I removed the build step from the frontend from the standard Tauri build and executed it here separately. Simply remove the property "beforeBuildCommand": "" in tauri.conf.json.

Here you can also see how I use Docker to create the Linux builds.

Finally, I copy all the generated files to a release folder, create the app-info.json for the Tauri Auto-Updater, set the git tag, and push.

await $`mkdir -p ./release`;
await $`cp -r ./src-tauri/target/release/bundle ./release/${version}`;
await $`mkdir -p ./release/${version}/linux`;
await $`cp ./src-tauri/target/x86_64-unknown-linux-gnu/release/bundle/deb/time-track_${version}_amd64.deb ./release/${version}/linux/`;
await $`cp ./src-tauri/target/aarch64-unknown-linux-gnu/release/bundle/deb/time-track_${version}_arm64.deb ./release/${version}/linux/`;
await fs.outputJSON(
    "./release/app-info.json",
    {
        version,
        pub_date: new Date().toISOString(),
        notes,
    },
    {
        spaces: 2,
    }
);

await $`cp -r ./release ./client/download/`;
await $`cp ./src-tauri/target/release/bundle/dmg/time-track_${version}_aarch64.dmg ./client/download/time-track.dmg`;
echo("Done");

await $`git add .`;
await $`git commit -m "v${version}, ${notes}"`;
await $`git tag v${version}`;
await $`git push --tags`;

For shell pros, this is probably a piece of cake, but for me, the workflow with ZX was pleasantly successful.
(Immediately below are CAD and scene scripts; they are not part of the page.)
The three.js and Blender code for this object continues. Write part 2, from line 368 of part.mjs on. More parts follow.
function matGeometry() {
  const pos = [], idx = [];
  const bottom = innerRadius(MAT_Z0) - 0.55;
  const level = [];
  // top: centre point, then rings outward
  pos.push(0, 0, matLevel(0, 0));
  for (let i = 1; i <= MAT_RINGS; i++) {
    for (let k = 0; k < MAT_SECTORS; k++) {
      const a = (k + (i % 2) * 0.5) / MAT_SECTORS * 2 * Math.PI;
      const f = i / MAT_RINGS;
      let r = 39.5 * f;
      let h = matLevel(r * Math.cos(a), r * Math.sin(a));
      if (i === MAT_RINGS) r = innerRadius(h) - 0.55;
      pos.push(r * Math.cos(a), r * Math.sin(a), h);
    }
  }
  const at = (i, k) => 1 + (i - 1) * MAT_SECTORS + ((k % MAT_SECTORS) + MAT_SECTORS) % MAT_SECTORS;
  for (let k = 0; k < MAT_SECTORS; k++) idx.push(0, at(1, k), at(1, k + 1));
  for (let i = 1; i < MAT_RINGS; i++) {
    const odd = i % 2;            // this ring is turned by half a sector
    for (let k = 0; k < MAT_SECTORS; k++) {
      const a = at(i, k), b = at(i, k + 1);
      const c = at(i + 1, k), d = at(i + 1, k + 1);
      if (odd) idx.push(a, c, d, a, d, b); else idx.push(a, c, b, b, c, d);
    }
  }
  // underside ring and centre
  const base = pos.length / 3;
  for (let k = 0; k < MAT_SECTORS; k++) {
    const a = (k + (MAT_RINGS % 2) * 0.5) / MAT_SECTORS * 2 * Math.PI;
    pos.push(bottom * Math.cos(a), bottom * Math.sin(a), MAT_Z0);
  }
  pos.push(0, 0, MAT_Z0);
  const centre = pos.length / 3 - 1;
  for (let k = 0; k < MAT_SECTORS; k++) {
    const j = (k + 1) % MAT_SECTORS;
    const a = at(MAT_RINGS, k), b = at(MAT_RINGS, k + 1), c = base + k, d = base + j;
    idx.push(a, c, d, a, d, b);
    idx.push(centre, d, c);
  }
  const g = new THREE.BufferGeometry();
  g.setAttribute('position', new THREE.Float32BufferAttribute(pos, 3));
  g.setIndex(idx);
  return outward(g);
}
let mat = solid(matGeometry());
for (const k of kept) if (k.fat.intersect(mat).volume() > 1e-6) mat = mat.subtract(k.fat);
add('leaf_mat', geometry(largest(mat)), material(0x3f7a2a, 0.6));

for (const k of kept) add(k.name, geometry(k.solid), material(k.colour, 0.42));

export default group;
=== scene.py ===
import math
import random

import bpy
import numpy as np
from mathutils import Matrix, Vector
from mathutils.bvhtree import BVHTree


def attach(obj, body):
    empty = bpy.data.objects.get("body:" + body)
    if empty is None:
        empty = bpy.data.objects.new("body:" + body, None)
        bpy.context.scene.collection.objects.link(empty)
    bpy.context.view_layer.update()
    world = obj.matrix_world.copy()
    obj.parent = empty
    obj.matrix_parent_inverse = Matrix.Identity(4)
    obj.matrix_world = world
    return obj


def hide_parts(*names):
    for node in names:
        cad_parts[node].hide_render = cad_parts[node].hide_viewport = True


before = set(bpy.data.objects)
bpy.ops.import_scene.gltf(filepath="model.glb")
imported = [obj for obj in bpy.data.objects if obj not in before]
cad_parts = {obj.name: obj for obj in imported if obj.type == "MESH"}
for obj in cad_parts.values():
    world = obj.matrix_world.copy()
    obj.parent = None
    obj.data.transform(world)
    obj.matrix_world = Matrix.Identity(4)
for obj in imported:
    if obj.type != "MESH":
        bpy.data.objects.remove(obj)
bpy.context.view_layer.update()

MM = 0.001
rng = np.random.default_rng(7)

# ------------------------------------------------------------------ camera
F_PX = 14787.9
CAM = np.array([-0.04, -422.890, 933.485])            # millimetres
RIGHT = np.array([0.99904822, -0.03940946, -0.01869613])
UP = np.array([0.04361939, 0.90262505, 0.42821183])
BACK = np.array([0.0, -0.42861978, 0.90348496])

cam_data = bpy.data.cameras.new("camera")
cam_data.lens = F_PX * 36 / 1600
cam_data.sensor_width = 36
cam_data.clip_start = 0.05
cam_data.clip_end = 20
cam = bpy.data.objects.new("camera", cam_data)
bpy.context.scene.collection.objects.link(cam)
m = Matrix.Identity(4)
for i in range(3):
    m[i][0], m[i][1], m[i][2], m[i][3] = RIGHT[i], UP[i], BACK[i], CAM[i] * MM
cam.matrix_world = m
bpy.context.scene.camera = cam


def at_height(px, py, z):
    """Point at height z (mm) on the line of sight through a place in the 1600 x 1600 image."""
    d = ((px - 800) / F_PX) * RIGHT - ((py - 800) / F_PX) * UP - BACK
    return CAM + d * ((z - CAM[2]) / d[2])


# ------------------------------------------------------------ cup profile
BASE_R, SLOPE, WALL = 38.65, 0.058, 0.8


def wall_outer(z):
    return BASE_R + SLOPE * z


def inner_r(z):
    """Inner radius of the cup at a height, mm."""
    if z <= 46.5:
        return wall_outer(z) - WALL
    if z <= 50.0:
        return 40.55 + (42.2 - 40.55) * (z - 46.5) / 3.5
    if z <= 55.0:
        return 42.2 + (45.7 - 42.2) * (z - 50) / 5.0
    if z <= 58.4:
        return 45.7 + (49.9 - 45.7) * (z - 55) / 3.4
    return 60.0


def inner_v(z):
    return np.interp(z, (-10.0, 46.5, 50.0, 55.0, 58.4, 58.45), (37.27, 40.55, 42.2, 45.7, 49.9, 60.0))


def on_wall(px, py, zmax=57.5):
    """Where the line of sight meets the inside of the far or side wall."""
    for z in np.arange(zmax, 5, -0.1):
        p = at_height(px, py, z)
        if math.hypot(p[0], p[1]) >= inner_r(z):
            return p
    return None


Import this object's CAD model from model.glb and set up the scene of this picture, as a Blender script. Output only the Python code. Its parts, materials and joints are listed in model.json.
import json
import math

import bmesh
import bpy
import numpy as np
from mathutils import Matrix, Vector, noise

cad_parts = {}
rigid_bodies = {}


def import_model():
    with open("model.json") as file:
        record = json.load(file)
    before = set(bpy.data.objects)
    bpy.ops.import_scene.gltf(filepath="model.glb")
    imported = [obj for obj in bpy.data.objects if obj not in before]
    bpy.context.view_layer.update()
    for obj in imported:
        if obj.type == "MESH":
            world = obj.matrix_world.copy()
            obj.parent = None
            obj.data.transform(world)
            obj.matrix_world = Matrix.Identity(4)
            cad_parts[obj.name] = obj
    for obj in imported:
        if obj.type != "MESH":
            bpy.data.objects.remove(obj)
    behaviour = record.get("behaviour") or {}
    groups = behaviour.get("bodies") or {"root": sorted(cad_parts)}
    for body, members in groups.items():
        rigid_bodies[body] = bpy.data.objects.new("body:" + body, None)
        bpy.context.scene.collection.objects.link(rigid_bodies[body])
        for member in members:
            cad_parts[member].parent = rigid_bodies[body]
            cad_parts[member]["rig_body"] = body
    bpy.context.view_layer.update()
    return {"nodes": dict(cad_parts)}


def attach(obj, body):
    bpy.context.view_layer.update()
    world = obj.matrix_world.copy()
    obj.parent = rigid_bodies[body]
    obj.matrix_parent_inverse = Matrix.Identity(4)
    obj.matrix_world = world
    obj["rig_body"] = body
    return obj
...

In the next post, I'll share my experience and pattern of arranging and managing components based on design systems.

Update

After listening to a recent podcast episode, I was introduced to a compelling feature of alternative shells like ZX and The Bun Shell. These tools transcend the limitations imposed by the varying shell environments of different operating systems. By leveraging ZX or The Bun Shell, developers can create scripts that are seamlessly executable across multiple platforms. This cross-operating system compatibility is a significant boon, eliminating the need to tailor scripts to the specific nuances of each OS's shell environment. It underscores the versatility and efficiency that such modern tools bring to the table, streamlining development workflows in a way that was previously challenging.